- _Instructions for the task_:
Locate each line with the string "that" in the listing below and copy it.
______
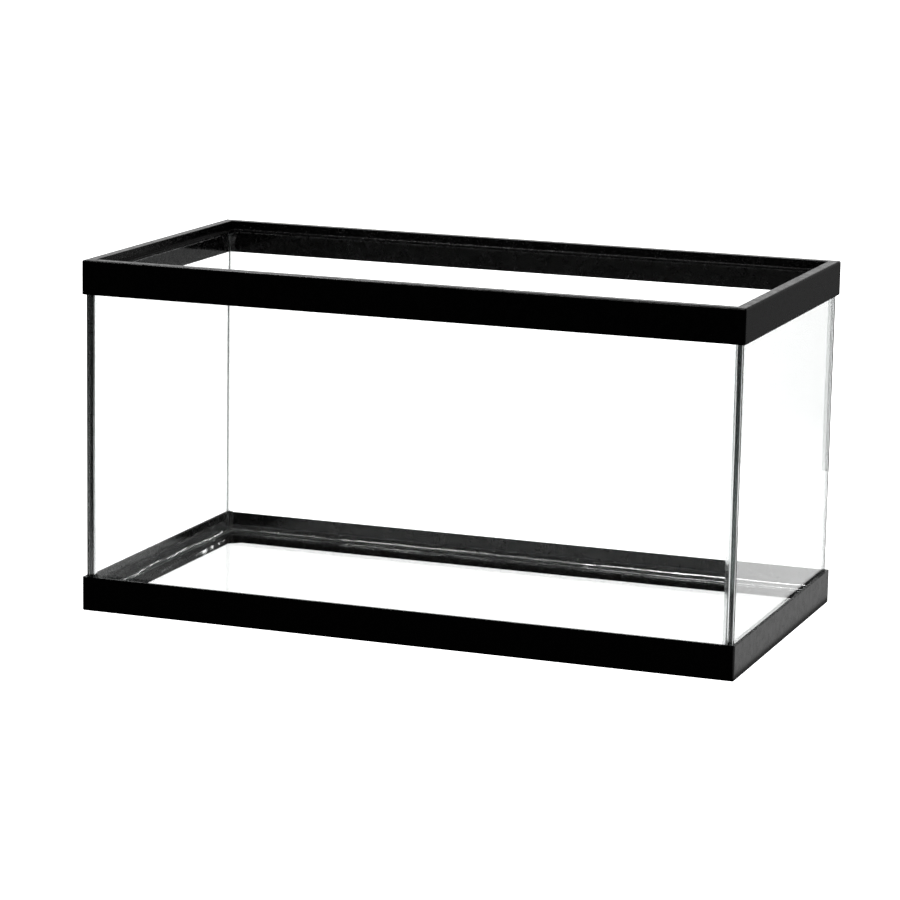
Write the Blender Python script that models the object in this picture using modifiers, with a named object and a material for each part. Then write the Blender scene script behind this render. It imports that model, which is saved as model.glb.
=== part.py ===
"""Rimmed glass aquarium tank, an assembly of two moulded frames, five panes and their silicone.

Metres, +Z up. The tank stands on z = 0, centred on x and y, with its length along x
and its front towards -y.
"""
import math

import bmesh
import bpy
from mathutils import Matrix, Vector

# Overall size, over the frames
LENGTH = 0.616
DEPTH = 0.3175
HEIGHT = 0.322

# Panes and joints
PANE = 0.0048                # glass thickness, 3/16 in
PANE_SEAM = 0.0005           # ground chamfer along each pane edge
OVERHANG = 0.0032            # from a frame's outer face to the glass
JOINT = 0.0012               # silicone between a pane's edge and its neighbour's face
GAP = 0.0003                 # clearance that touching solids keep
FILLET = 0.0045              # leg of a silicone fillet
FILLET_SAG = 0.0008          # how far a fillet's face curves in towards its corner
FILLET_STEPS = 6
BOND = 0.0010                # height of a bonding bead

# What both frames share
SKIRT = OVERHANG - GAP       # wall outside the glass
SHELF_REACH = 0.015          # from the outer face to the inner edge of a ledge or shelf
WALL = 0.0025                # ledge, shelf and inner leg thickness
EDGE = 0.0005                # small rounding of moulded edges
ROUND_STEPS = 4

# Top frame
TOP_TALL = 0.0312            # height of the skirt
TOP_ROOF = 0.0026            # thickness over the glass edge
TOP_ROUND = 0.0018           # radius of the outer edges
RIM_REACH = 0.0102           # from the outer face to the rim's inner face
LEDGE_DROP = 0.008           # from the rim's top down to the lid ledge

# Bottom frame
BASE_TALL = 0.0315
BASE_ROUND = 0.0016
SHELF_TOP = 0.0084
CORNER_WEB = 0.010           # cut across each inner corner of the shelf
PAD = 0.028                  # solid corner pad, along each side
POCKETS_LONG = 10            # underside pockets in a long rail
POCKETS_SHORT = 5
RIB = 0.002                  # web left between two pockets

# Levels and faces worked out from the sizes above
GLASS_BOTTOM = SHELF_TOP + BOND + 2 * GAP
GLASS_TOP = HEIGHT - TOP_ROOF - BOND - 2 * GAP
FLOOR_TOP = GLASS_BOTTOM + PANE
LEDGE_TOP = HEIGHT - LEDGE_DROP
LEDGE_UNDER = LEDGE_TOP - WALL
GLASS_X = LENGTH / 2 - OVERHANG          # outer face of a side pane
GLASS_Y = DEPTH / 2 - OVERHANG           # outer face of the front or back pane
INSIDE_X = GLASS_X - PANE
INSIDE_Y = GLASS_Y - PANE
OVERCUT = 0.001                          # how far a cutter runs past what it cuts

BLACK = (0.012, 0.012, 0.013, 1.0)
GLASS_TINT = (0.80, 0.88, 0.86, 1.0)
SILICONE_TINT = (0.82, 0.84, 0.84, 1.0)


def clear_scene():
    for item in list(bpy.data.objects):
        bpy.data.objects.remove(item, do_unlink=True)


def new_collection(name):
    collection = bpy.data.collections.new(name)
    bpy.context.scene.collection.children.link(collection)
    return collection


def material(name, colour, roughness, transmission=0.0, ior=1.45):
    """A plain Principled material of one colour."""
    made = bpy.data.materials.new(name)
    made.use_nodes = True
    made.diffuse_color = colour
    shader = made.node_tree.nodes["Principled BSDF"]
    shader.inputs["Base Color"].default_value = colour
    shader.inputs["Roughness"].default_value = roughness
    shader.inputs["Metallic"].default_value = 0.0
    shader.inputs["Transmission Weight"].default_value = transmission
    shader.inputs["IOR"].default_value = ior
    return made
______
- _Written solution_:
Write the Blender Python script that models the object in this picture using modifiers, with a named object and a material for each part. Then write the Blender scene script behind this render. It imports that model, which is saved as model.glb.
GAP = 0.0003                 # clearance that touching solids keep